*What you should do*
Both the line containing "obj.data.transform(world)" and the line containing "KNURL_SHARP_ANGLE = 25" are to be reproduced exactly, along with every line between them, and nothing more.

*Scripts that build objects*
>> Begin

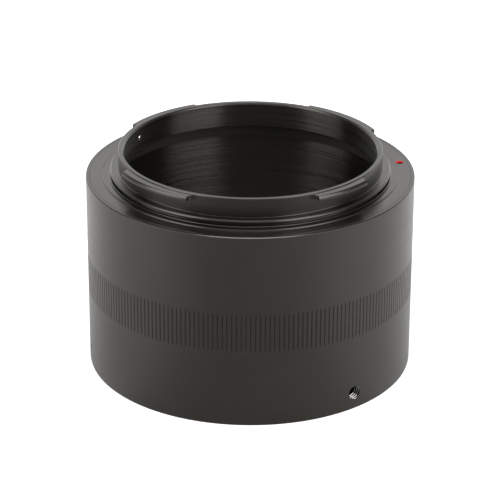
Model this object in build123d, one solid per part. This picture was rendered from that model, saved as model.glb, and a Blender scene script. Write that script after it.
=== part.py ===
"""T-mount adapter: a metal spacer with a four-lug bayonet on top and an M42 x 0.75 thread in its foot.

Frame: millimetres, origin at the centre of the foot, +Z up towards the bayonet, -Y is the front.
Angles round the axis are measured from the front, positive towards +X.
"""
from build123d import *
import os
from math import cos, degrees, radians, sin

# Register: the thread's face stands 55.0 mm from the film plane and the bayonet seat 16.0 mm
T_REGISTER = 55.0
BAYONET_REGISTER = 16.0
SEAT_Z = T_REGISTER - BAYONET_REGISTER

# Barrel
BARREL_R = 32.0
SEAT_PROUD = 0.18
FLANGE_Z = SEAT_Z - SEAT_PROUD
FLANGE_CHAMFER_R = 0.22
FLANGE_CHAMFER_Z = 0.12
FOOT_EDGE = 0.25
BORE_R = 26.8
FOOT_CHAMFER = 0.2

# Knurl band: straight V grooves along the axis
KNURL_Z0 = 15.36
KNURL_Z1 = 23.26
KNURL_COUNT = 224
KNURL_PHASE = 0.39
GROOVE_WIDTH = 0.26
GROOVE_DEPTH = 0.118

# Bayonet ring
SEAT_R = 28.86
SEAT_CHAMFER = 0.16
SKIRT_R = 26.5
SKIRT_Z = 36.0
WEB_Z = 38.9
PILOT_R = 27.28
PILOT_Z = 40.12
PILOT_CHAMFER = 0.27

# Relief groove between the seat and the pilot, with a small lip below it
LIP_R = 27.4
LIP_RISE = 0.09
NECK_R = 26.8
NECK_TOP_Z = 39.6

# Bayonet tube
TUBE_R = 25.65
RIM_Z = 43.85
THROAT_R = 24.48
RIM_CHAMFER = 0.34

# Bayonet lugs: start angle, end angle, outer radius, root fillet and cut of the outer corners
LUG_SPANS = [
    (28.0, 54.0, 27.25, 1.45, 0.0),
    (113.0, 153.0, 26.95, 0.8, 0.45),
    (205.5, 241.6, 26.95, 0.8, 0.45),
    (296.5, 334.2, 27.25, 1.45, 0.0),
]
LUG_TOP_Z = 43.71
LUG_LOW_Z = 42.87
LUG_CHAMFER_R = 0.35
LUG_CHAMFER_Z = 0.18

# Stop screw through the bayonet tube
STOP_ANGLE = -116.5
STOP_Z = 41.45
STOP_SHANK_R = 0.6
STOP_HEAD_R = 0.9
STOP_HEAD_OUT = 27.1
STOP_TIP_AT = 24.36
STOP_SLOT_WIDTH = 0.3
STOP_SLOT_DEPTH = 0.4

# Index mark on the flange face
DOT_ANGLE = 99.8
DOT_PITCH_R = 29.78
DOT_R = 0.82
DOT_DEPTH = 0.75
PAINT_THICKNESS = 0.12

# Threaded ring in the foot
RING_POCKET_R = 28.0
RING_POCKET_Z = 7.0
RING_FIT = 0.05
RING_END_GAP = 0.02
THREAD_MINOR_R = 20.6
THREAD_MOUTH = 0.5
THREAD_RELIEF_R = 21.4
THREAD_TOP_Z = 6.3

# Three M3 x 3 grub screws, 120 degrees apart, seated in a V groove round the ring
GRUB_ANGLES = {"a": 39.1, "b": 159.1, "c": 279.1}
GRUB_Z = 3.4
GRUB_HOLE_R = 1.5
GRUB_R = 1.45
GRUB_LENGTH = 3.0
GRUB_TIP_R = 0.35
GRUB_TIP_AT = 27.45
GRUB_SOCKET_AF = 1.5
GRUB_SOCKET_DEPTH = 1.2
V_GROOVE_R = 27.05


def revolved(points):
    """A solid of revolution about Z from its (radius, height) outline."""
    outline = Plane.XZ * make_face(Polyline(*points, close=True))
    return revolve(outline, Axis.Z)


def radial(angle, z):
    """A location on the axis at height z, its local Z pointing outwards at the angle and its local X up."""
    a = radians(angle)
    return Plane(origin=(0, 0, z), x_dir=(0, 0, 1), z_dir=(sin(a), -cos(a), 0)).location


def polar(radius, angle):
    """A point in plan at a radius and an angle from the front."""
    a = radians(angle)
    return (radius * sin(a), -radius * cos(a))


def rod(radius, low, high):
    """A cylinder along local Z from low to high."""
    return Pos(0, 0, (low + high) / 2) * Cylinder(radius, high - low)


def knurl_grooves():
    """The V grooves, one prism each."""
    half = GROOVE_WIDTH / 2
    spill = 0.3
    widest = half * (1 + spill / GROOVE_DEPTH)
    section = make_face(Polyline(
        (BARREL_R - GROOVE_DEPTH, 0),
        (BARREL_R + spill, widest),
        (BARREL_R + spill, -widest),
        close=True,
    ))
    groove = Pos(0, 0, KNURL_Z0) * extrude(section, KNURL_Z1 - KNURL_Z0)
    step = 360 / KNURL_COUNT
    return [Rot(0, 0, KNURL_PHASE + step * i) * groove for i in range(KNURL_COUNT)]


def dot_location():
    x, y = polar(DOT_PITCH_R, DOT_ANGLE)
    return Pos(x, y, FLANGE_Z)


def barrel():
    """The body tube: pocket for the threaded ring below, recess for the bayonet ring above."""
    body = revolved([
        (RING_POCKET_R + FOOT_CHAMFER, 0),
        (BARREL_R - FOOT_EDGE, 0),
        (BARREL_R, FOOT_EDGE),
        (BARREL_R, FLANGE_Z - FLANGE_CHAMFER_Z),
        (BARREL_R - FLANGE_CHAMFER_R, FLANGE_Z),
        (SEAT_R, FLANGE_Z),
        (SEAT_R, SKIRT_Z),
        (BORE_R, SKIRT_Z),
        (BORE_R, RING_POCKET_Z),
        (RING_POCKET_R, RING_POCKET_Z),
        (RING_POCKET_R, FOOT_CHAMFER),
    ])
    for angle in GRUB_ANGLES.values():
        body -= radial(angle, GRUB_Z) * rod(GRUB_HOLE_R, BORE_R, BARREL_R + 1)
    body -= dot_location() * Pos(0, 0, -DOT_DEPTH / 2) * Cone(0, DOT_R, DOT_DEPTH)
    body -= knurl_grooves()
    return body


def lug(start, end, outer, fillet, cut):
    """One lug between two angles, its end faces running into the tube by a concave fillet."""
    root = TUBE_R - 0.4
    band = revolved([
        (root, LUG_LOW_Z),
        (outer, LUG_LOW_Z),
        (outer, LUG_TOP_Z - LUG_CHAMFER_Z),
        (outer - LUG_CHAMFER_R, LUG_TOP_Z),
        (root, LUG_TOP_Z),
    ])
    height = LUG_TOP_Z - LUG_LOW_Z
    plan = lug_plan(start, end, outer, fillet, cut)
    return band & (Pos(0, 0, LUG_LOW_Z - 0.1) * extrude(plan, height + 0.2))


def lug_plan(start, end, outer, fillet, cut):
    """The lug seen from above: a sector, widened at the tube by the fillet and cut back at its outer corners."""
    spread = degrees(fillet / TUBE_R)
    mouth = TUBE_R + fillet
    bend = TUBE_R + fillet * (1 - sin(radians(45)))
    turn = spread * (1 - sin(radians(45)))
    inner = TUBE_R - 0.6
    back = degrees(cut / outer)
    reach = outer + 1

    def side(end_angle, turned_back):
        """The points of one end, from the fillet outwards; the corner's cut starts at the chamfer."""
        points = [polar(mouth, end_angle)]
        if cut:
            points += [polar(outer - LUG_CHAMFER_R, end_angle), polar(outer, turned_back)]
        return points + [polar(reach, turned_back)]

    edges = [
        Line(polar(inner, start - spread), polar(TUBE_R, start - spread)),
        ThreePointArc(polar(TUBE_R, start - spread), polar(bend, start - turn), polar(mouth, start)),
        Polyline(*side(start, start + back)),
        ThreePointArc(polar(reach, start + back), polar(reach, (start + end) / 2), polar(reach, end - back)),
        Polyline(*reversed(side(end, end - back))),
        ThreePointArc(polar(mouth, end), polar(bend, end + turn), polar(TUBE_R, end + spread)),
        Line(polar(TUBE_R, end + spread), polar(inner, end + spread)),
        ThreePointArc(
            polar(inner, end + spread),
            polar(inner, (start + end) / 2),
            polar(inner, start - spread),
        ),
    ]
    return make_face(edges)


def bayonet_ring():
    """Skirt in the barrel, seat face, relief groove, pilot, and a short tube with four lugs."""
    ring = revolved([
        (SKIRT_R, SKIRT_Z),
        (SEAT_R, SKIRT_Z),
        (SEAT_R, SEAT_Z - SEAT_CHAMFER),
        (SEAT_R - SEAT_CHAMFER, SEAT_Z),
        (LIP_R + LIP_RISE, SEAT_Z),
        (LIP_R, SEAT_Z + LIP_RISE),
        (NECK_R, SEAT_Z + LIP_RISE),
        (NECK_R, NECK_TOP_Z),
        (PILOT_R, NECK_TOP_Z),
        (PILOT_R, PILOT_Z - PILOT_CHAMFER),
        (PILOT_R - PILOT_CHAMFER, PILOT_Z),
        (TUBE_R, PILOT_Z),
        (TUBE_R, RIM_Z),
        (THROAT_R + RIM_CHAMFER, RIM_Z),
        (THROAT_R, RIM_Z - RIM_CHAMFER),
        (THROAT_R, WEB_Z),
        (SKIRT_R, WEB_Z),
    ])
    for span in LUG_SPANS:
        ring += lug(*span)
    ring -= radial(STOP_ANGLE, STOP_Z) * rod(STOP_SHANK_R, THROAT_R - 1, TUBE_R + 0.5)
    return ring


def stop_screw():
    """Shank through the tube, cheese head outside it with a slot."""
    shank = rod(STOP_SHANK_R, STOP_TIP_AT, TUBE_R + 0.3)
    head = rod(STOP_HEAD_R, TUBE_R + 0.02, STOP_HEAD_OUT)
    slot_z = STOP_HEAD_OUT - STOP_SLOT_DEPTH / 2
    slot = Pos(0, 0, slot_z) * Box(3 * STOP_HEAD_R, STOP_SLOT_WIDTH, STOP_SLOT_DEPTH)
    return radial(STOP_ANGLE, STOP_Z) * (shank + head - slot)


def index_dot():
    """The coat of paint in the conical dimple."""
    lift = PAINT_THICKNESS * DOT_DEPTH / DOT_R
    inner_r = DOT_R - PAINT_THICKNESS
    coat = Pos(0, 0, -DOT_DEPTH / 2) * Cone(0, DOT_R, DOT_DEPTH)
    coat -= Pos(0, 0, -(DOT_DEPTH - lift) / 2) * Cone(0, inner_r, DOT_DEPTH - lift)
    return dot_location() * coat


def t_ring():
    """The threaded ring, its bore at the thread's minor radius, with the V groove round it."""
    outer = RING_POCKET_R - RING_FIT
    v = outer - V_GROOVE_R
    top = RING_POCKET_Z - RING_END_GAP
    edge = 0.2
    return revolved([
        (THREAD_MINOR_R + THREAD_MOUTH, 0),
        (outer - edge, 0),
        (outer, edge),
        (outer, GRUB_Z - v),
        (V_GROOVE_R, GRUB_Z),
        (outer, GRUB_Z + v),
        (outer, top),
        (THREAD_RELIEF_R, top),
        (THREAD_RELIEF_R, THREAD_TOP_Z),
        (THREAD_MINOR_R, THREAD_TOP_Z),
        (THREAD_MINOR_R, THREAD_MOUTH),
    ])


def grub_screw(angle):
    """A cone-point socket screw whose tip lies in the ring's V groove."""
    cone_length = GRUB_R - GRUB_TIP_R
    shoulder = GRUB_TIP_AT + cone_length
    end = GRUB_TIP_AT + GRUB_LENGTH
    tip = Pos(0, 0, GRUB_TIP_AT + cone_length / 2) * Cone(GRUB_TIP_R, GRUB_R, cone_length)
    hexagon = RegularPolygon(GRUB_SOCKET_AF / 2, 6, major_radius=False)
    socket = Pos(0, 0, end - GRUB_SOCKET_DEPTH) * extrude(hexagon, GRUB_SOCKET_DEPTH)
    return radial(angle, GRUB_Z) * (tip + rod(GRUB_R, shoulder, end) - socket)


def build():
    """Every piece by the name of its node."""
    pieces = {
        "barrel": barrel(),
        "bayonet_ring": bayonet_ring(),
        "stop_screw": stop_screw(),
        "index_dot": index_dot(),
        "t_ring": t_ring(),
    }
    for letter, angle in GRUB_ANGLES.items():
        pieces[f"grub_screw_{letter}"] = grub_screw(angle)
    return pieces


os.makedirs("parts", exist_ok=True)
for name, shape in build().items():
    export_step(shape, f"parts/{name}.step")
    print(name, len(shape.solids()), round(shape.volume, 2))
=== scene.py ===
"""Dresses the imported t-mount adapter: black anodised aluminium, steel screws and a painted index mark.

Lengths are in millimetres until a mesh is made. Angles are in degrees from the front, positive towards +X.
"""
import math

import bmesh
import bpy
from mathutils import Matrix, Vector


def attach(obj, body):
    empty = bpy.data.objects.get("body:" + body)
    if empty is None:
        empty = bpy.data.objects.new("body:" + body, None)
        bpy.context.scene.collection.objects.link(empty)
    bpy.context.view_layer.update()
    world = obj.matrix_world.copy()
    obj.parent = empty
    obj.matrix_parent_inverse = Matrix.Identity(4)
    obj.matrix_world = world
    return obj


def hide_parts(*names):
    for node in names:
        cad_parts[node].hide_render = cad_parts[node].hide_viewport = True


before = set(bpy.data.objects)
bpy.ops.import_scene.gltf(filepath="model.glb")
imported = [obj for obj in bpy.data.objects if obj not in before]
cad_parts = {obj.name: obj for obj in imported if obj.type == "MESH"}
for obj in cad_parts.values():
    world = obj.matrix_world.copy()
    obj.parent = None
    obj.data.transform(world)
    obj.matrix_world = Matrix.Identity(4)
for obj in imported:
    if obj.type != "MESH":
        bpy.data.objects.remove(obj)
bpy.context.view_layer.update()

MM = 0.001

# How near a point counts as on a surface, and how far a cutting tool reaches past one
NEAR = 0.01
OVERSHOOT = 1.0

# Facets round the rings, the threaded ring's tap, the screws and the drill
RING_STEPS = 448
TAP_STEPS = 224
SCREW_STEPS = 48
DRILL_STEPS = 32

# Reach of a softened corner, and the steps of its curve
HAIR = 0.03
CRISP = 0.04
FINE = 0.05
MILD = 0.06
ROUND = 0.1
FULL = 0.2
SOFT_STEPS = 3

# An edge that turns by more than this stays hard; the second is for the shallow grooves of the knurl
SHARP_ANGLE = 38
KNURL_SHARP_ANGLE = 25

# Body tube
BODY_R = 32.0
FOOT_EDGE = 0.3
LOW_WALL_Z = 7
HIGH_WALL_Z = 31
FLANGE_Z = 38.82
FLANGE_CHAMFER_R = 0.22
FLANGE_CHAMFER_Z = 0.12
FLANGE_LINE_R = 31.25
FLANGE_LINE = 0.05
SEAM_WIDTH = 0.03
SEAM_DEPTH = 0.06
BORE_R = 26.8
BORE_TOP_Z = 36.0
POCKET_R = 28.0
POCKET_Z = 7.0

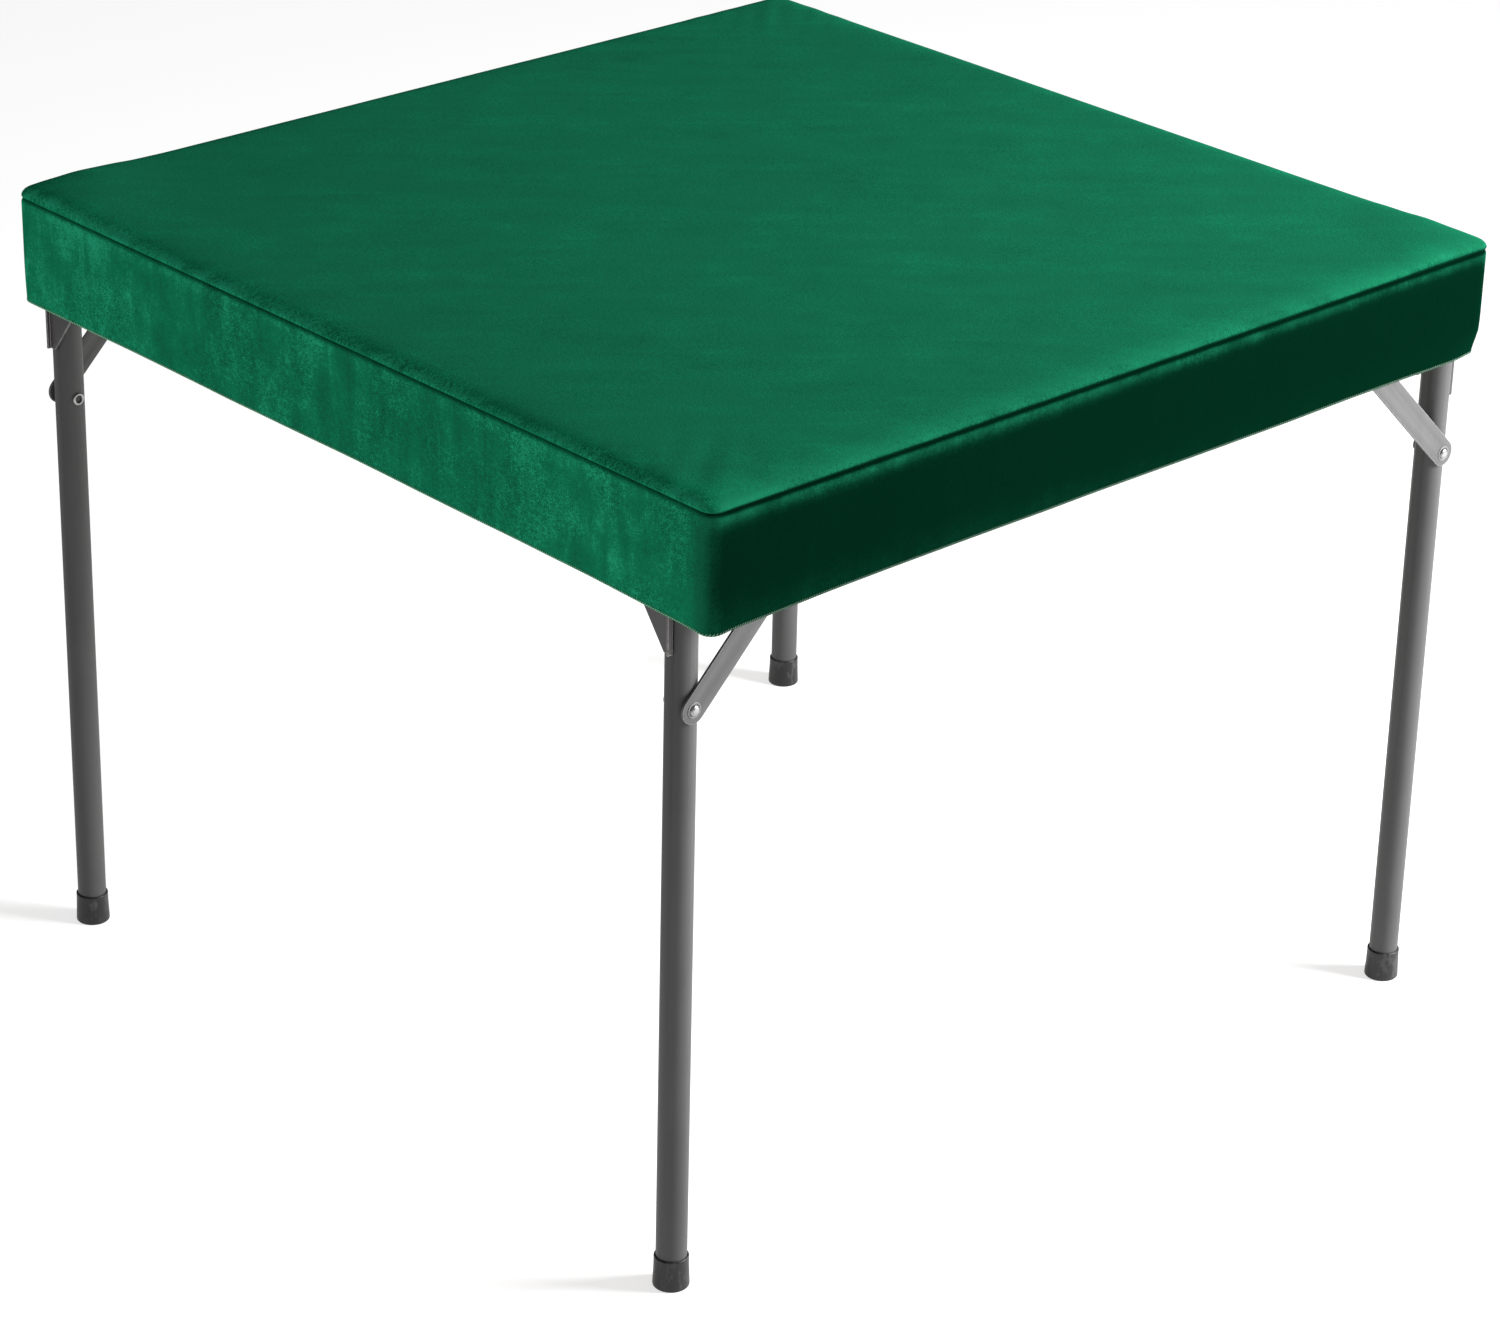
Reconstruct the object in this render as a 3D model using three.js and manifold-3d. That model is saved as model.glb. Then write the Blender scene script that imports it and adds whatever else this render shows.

>> End

*Response*
    obj.data.transform(world)
    obj.matrix_world = Matrix.Identity(4)
for obj in imported:
    if obj.type != "MESH":
        bpy.data.objects.remove(obj)
bpy.context.view_layer.update()

MM = 0.001

# How near a point counts as on a surface, and how far a cutting tool reaches past one
NEAR = 0.01
OVERSHOOT = 1.0

# Facets round the rings, the threaded ring's tap, the screws and the drill
RING_STEPS = 448
TAP_STEPS = 224
SCREW_STEPS = 48
DRILL_STEPS = 32

# Reach of a softened corner, and the steps of its curve
HAIR = 0.03
CRISP = 0.04
FINE = 0.05
MILD = 0.06
ROUND = 0.1
FULL = 0.2
SOFT_STEPS = 3

# An edge that turns by more than this stays hard; the second is for the shallow grooves of the knurl
SHARP_ANGLE = 38
KNURL_SHARP_ANGLE = 25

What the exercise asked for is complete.